I raised stink, and Ford kept digging, and it turned out the the intercooler failure threw parts into the turbos which caused them to fail. As part of the stink, the warranty company sent an adjuster to the Ford dealer to look at the parts, and today I got back their final decision: they'll cover the turbos $1300, but I'm on the hook for the intercooler $1600.

The warranty company continues to insist that the intercooler is part of the emissions system and even though I have the premier coverage (the highest of their four levels of coverage), it's not covered. The warranty folks say the EPA dictates what emission parts are and aren't, but I can't find anything on the EPA website to confirm that the intercooler is part of the emissions sytem. Ford says it's not part of the emissions system.

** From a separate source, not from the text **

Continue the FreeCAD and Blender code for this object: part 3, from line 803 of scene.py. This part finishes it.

So now we're in a pissing contest. Ford says one thing, the warranty folks say another.

I told Ford to go ahead with the repairs, and I would take up my crusade after I gathered up more evidence as to what is and isn't part of emissions system.

Has anyone else had a similar circumstance? Anyone know of a good lawyer? Any ideas?


----------



## CamperAndy (Aug 26, 2004)

The inter cooler is not part of the emissions system. Now if it was the EGR cooler that would be different but I think they are just trying to wiggle out of paying.

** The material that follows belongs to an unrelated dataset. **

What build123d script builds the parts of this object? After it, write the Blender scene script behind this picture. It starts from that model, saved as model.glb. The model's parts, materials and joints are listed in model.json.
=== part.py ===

Now as for the inter cooler putting debris into the turbo, that is BS. Not going to happen. The inter cooler is down stream of the turbo. That plus the fact that the inter cooler is pressurized it blows stuff out and if it did go down stream it would being into the intake and into the engine. The only way the inter cooler can contribute to a turbo failure is the engine exhaust would be increased by the lack of intake cooling but that in itself should not have been enough to cause turbo damage.


----------



## CamperKev (Feb 20, 2012)

I came across this which was interesting. I new that there were a few problems with the earlier 6.0L diesels but i had no idea how bad Ford dropped the ball on this one!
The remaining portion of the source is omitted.